RollingQ: Reviving the Cooperation Dynamics in Multimodal Transformer

Published in International Conference on Machine Learning (ICML), 2025, 2025

RollingQ: Reviving the Cooperation Dynamics in Multimodal Transformer

Haotian Ni, Yake Wei, Hang Liu, Gong Chen, Chong Peng, Hao Lin, Di Hu

International Conference on Machine Learning (ICML), 2025

RollingQ Framework

Abstract

Multimodal learning faces challenges in effectively fusing information from diverse modalities, especially when modality quality varies across samples. Dynamic fusion strategies, such as attention mechanism in Transformers, aim to address such challenge by adaptively emphasizing modalities based on the characteristics of input data. However, through amounts of carefully designed experiments, we surprisingly observed that the dynamic adaptability of widely-used self-attention models diminishes. Model tends to prefer one modality regardless of data characteristics. This bias triggers a self-reinforcing cycle that progressively overemphasizes the favored modality, widening the distribution gap in attention keys across modalities and deactivating attention mechanism’s dynamic properties.
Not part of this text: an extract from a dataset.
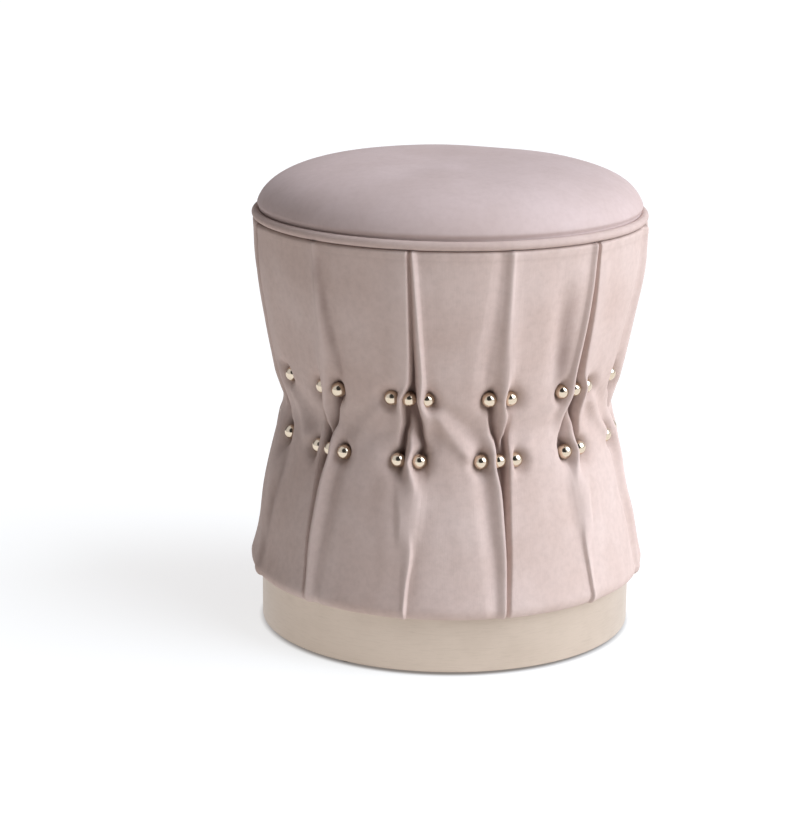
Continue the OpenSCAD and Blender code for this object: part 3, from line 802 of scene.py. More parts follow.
    def section_lines(self, pleat: int, heights: Array) -> tuple[Array, Array]:
        """Return where the lines of a pleat lie and how far they rise at each height.

        Args:
            pleat: The pleat's number.
            heights: The rows' heights.

        Returns:
            Places across and rises, with nine lines for each row.
        """
        drawn = self.drawn_heights(pleat, heights)
        sections = SECTIONS_ABOVE if self.fold(pleat) is Fold.DOUBLE_ABOVE else SECTIONS_BELOW
        keys = [s.height for s in sections]
        across = np.array([(-s.edge, *s.across, s.edge) for s in sections])
        rise = np.array([(0.0, *s.rise, 0.0) for s in sections])
        if pleat in self.mirrored:
            across, rise = -across[:, ::-1], rise[:, ::-1]
        far = ease(np.abs(drawn) / 150 - 0.3)[:, None]
        drift = self.wander[pleat, 1] * 1.6 * far * np.sin(drawn[:, None] / 45)
        strength = 1 + 0.12 * self.wander[pleat, 2] * far
        shift = self.lean(pleat, heights)[:, None]
        return ((blend_keys(keys, across, drawn) + drift) * MM + shift,
                blend_keys(keys, rise, drawn) * strength * MM)

    def dimples(self, pleat: int, across: Array, heights: Array, ridges: Array) -> Array:
        """Return how far the studs of a pleat draw its cloth in.

        Args:
            pleat: The pleat's number.
            across: Places across the pleat, by row.
            heights: The rows' heights.
            ridges: The left and right ridge's place in each row.

        Returns:
            The depth at each point.
        """
        depth = np.zeros_like(across)
        for row_z in (self.lower_row_z, self.upper_row_z):
            for number, place in self.studs(row_z):
                if number != pleat or place == 0.0:
                    continue
                away = np.hypot(across - place, heights[:, None] - row_z)
                bowl = np.exp(-(away / self.dimple_reach) ** self.dimple_power)
                inner, clear, share = 0.0, self.narrow_clear, self.narrow_share
                if abs(place) > (self.wide_spread + self.narrow_spread) / 2:
                    inner, clear, share = ridges[:, int(place > 0)][:, None], self.wide_clear, 1.0
                free = ease(((across - inner) * math.copysign(1.0, place) - clear) / (4 * MM))
                depth = np.maximum(depth, bowl * free * self.dimple_depth * share)
        return depth

    def tension(self, turn: Array, heights: Array) -> Array:
        """Return the soft folds drawn slantwise across each panel, from stud to stud."""
        rise = np.zeros_like(turn)
        for pleat in range(self.pleats):
            falls = self.fold(pleat) is Fold.DOUBLE_ABOVE
            rows = self.upper_row_z, self.lower_row_z
            from_z, to_z = rows if falls else rows[::-1]
            spread = self.wide_spread / self.lower_row_r
            start = self.turn(pleat) + spread
            wide = (FULL_TURN / self.pleats - 2 * spread) * self.lower_row_r
            x = turn_from(turn, start) * self.lower_row_r
            z = heights[:, None] - from_z
            length = math.hypot(wide, to_z - from_z)
            ahead, aside = wide / length, (to_z - from_z) / length
            share = (x * ahead + z * aside) / length
            off = z * ahead - x * aside
            fade = (ease((share + self.link_margin) / self.link_fade)
                    * ease((1 + self.link_margin - share) / self.link_fade))
            width = self.link_width + self.link_swell * np.sin(math.pi * np.clip(share, 0, 1))
            strength = self.drawn_rise * (1 + 0.25 * self.wander[pleat, 5])
            if falls:
                off = off + self.link_sag
            else:
                strength *= self.faint_link
            trough = np.exp(-(off / width - self.link_trough) ** 2)
            rise += strength * fade * (np.exp(-(off / width) ** 2) - 0.4 * trough)
        return rise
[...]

To revive adaptability, we propose a simple yet effective method Rolling Query (RollingQ), which balances attention allocation by rotating the query to break the self-reinforcing cycle and mitigate the key distribution gap. Extensive experiments on various multimodal scenarios validate the effectiveness of RollingQ and the restoration of cooperation dynamics is pivotal for enhancing the broader capabilities of widely deployed multimodal Transformers.